A few quick teacher notes before we wrap.
Think in layers of information, not just layers of audio. Every element should be doing a different job. One thing tells us the rhythm. Another tells us the tone. Another tells us the energy. Another points toward the destination. If two layers are doing the same job, mute one of them.
Also, leave one element imperfect on purpose. A slightly loose break, a rough texture, a filtered hat that feels a bit dusty, those things help the intro feel human. Too much polish can kill the vinyl-era vibe.
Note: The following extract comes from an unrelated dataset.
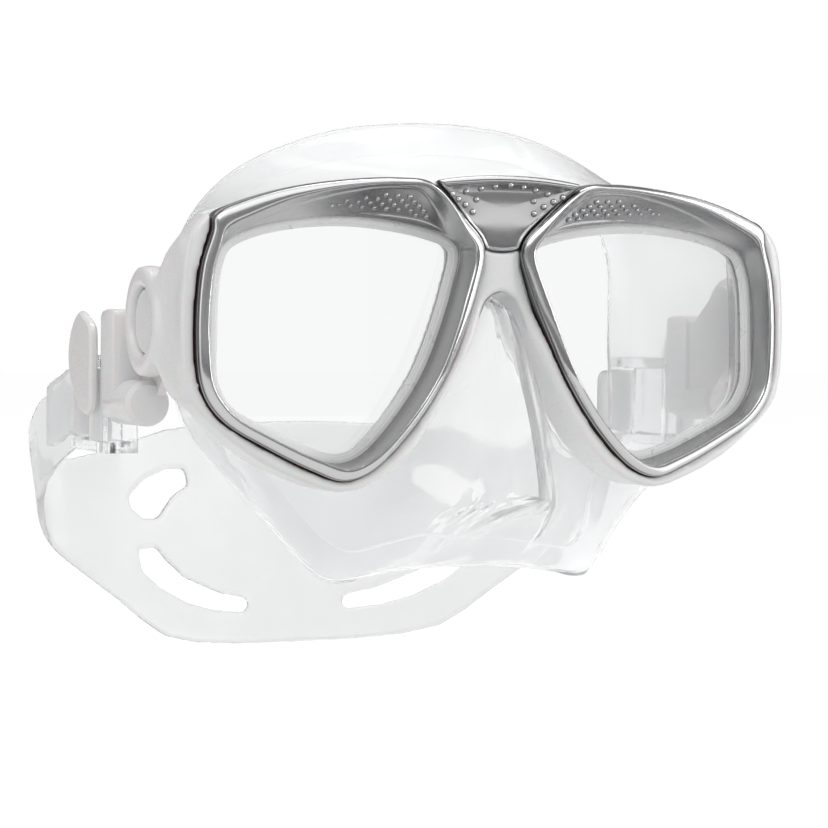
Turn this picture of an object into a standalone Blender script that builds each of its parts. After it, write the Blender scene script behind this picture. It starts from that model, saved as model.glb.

And always check the intro against the drop in one pass. That’s the real test. The intro is only successful if the drop feels bigger because the intro held back intelligently.
So, to recap: build the break first, add vinyl-style texture, tease the bass instead of fully revealing it, use automation to create motion, keep the low end controlled and mono, and design the whole thing like a DJ-friendly opening with a clear pathway into the drop.
If you do that well, you won’t just have an intro. You’ll have pressure. You’ll have anticipation. You’ll have that Vinyl Heat jungle energy that tells the listener the tune is about to step out and say something serious.